第二条第一項 この会計の計理は、(中略)財産の増減及び異動の事実に基づいて行う。
出典:郵政事業特別会計法 1949・5・28 法109
また、「〇〇経理学院」などの名称以外に「〇〇計理学院」などの名称も見られるようになりました。このような経緯もあり、「経理」の他に「計理」という語も定着したわけです。
どちらを使うべきか?
両者の使い分けですが、現在においては原則として「計理」ではなく「経理」を使うという選択をとれば問題ありません。
なぜなら、「計理」が使われるようになった「計理士法」そのものが1967年で廃止されるようになったためです。
1948年の「公認会計士法」の制定により、計理士の職務は公認会計士が扱うようになりました。そうした流れで、計理士制度そのものも1967年の3月31日限りで廃止されることととなりました。
また、旧来の「経理」という語と、計理士の形ではなく用いられる「計理」という語については、「法令用語改正要領」で「統一して用いる」と中に例示されています。
これはつまり、「経理に統一して用いる」という意味です。

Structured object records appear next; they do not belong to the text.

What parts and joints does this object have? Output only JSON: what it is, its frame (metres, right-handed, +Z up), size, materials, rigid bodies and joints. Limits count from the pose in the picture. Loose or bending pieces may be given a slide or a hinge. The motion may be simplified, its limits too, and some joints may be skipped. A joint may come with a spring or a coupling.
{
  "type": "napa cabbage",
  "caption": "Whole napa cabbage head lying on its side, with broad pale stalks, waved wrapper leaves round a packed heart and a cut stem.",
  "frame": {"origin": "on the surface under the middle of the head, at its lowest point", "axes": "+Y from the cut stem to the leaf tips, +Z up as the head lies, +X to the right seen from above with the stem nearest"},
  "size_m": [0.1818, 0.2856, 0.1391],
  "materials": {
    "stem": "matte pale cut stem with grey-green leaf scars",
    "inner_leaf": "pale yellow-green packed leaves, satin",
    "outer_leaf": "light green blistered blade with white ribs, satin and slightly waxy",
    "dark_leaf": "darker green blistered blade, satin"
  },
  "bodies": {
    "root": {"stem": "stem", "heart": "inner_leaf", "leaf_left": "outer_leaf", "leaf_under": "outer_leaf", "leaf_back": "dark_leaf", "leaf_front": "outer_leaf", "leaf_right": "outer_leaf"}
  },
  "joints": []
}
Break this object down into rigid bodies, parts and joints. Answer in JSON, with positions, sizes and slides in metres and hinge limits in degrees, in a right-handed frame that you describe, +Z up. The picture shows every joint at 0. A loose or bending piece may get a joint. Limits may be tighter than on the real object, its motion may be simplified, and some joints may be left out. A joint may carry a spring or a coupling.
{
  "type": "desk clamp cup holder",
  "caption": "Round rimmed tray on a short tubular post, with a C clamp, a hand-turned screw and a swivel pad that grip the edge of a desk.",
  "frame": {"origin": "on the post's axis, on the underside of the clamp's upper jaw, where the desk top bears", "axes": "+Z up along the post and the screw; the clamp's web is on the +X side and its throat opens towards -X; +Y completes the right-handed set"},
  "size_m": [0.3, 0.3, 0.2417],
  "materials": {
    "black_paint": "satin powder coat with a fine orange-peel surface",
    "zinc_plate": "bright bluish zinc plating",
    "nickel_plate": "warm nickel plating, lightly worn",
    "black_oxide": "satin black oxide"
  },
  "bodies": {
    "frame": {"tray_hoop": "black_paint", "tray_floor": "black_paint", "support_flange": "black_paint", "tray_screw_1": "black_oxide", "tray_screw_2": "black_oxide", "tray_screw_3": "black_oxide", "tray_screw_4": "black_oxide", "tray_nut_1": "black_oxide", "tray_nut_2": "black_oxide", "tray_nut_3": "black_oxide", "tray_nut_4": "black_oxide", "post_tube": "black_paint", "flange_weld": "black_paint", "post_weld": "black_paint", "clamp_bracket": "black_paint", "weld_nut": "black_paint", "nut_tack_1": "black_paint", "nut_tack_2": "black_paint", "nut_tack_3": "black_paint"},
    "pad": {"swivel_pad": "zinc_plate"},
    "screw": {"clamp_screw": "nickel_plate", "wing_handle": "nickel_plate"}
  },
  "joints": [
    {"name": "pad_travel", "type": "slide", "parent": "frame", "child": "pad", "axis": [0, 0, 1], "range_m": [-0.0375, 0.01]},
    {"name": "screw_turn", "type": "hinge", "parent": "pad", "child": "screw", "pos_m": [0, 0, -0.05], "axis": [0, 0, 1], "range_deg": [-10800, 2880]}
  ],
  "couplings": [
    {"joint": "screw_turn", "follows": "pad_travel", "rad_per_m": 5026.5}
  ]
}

その点で、「計理」という語は法令用語としてしか用いられなくなる語ということになります。
したがって、原則として「計理」ではなく「経理」を用いるという結論になるわけです。
ただし、「計理士法」そのものは廃止されても、学校名としては「○○計理学院」などの名称は残っています。また、久しく親しまれてきた「計理士」という名称も俗称(正式ではない呼び名)としては残っています。
そのため、完全には排除できない語が「計理」なのです。
なお、メディアにおける『新聞用語集』では次のように記述されています。
つまり、原則として「経理」を使うが、「計理士」についてはそのまま用いるということです。
まとめ
以上、本記事のまとめとなります。
「経理」=筋道を立てて整えること。「計理」=まとめて数えて整えること。
「違い」=「経理」が古くからある「古語」、「計理」が後から作られた「造語」。
「使い分け」=原則として「経理」を用いる。「計理」は「〇〇計理学院」「計理士」など例外的なケースのみ。
「経理」と「計理」は、どちらも使われているという現状があります。ただ、「計理」という語は法令用語としては使われなくなった語です。そのため、一部の例外を除いて「経理」を用いるのが正しいということになります。